Tout à coup le rideau de nuages se déchire, l’azur du ciel reparaît, les rayons du soleil éclatent dans l’espace. Le long de la vallée, le vent balaie le brouillard, qui s’entr’ouvre, s’éclaircit, et s’en va par lambeaux, léger et transparent comme un voile de gaze. D’un côté, nous voyons reparaître toutes les montagnes qui environnent l’Hécla, avec leur crête rouge et leurs bords cendrés ; de l’autre, les Snœfial, qui portent dans les nues leurs épaules de neige et leurs pics de glace, brillans comme des pointes de lance aux rayons du soleil. À nos pieds, la plaine se déroule au loin avec les lacs d’eau limpide, qui parsèment sa robe verte comme des diamans, et les deux rivières qui la traversent comme des guirlandes. La montagne bleue, voisine du Geyser, s’élève au milieu de la vallée ; et devant nous, à l’horizon, nous apercevons comme une ceinture d’or la pleine mer, étincelante de lumière, et les îles Westmann.

Nous restâmes saisis d’un sentiment inexprimable d’admiration en face d’un spectacle si inattendu.
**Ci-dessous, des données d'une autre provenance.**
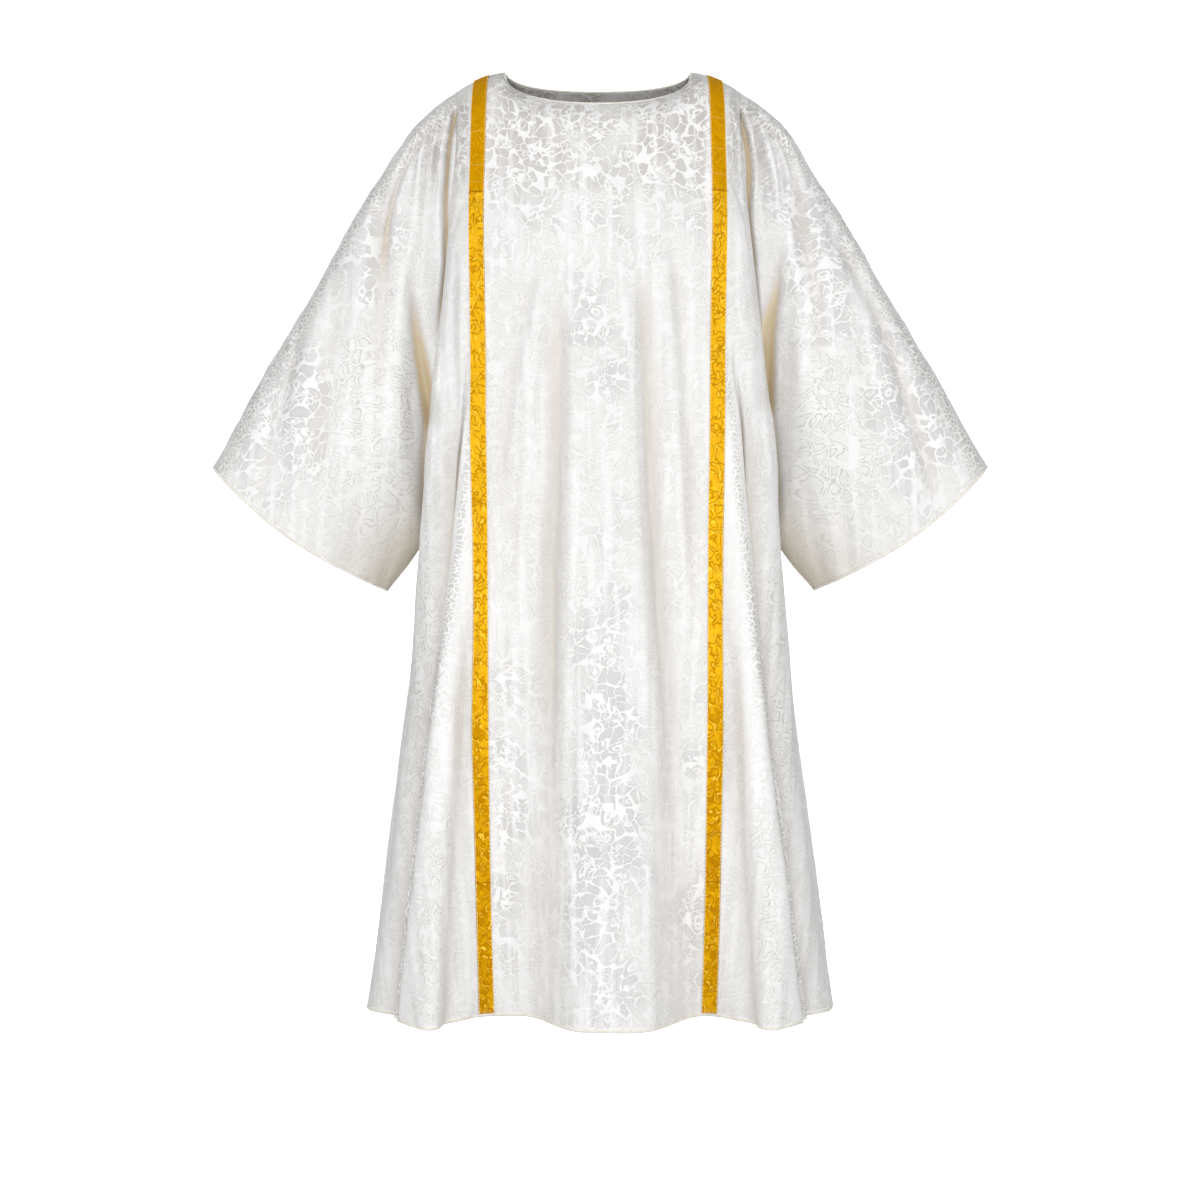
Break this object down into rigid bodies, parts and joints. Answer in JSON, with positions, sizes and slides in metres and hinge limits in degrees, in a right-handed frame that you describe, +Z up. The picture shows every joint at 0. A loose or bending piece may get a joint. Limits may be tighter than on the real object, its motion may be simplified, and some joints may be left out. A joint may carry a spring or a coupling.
{
  "type": "dalmatic",
  "caption": "Ivory damask dalmatic with gold bands, wide sleeves and a round neck, hollow as it hangs on its wearer.",
  "frame": {"origin": "middle of the neck opening, level with the tops of the shoulders, where the garment rests on its wearer", "axes": "+Z up, towards the wearer's head; -Y to the front; +X to the wearer's left"},
  "size_m": [1.0082, 0.4383, 1.2177],
  "materials": {
    "damask": "ivory figured damask, matt cells between satin veins",
    "gold_band": "golden yellow self-coloured woven band",
    "edge_satin": "cream satin rolled edge"
  },
  "bodies": {
    "root": {"front_panel": "damask", "back_panel": "damask", "sleeve_left": "damask", "sleeve_right": "damask", "orphrey_front_left": "gold_band", "orphrey_front_right": "gold_band", "orphrey_back_left": "gold_band", "orphrey_back_right": "gold_band", "neck_binding": "edge_satin", "hem_binding_front": "edge_satin", "hem_binding_back": "edge_satin", "cuff_binding_left": "edge_satin", "cuff_binding_right": "edge_satin"}
  },
  "joints": []
}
C’était le jour de printemps de cette nature désolée ; c’était le fiat lux de cette nuit de chaos. Alors nous oubliâmes en un instant et la fatigue de notre excursion et le froid et la neige. Nous saluâmes d’un cri de joie enthousiaste ces solitudes lointaines, et notre vieux guide lui-même partageait nos transports. C’était la seconde fois de sa vie qu’il montait jusqu’au haut de l’Hécla, et pour la première fois avec des Français.

Ce jour-là, c’était la fête de M. Gaimard. Nous la célébrâmes gaiement avec le vin de Champagne que nous avions apporté, et nous nous en revînmes en récoltant sur notre route des échantillons de lave et de basalte. Nous avions quitté notre tente à neuf heures du matin ; nous y rentrâmes à minuit, riches de nos souvenirs, heureux de notre journée.


X. Marmier.
Reykiavik, 22 juillet 1836.
  1. J’emploie ici le mot mis en usage par les étrangers. Le vrai mot islandais est Thingvollr, au pluriel Thingvallr (Champs du Thing). Les Islandais écrivent Thing avec un caractère particulier qui manque aux autres alphabets, et qui se prononce en sifflant. C’est le th des Anglais.
  2. Geyser vient de Geys (Furens). Strockr en islandais signifie pyramide.
  3. Livre islandais curieux, écrit entre 1140 et 1270, traduit en latin sous le titre de Speculum regale, imprimé à Sorœ en 1768, in-4o.
  4. De 1685 à 1704. Elle était venue de Hoolum, elle y retourna. Entre autres bons livres imprimés à Skalholt dans ce court espace de temps, il faut compter le Landnama Bok, la saga du roi Olaf, les Harmonies évangéliques, la Grammaire latine, le livre de l’Althing. Nous rapporterons en France quelques-uns de ces livres, qui sont à présent, en Islande même, de vraies raretés.
  5. Ce revenu montait à 2, 500 thalers (7, 500 fr.) pour Skalholt, qui devait avoir vingt-quatre élèves, et 2, 000 thalers pour Hoolum, qui n’en avait que seize. C’était à cette époque une somme considérable pour l’Islande. Les évêques recevaient en outre plusieurs élèves riches qui payaient le prix de leur pension.
  6. Il a laissé plusieurs recueils de sermons, un recueil de discours et de poésies latines, et un livre de religion intitulé : Postilla evangelica, qui se trouve dans toutes les maisons islandaises. Il avait été d’abord professeur à l’école de Skalholt. Il mourut en 1720.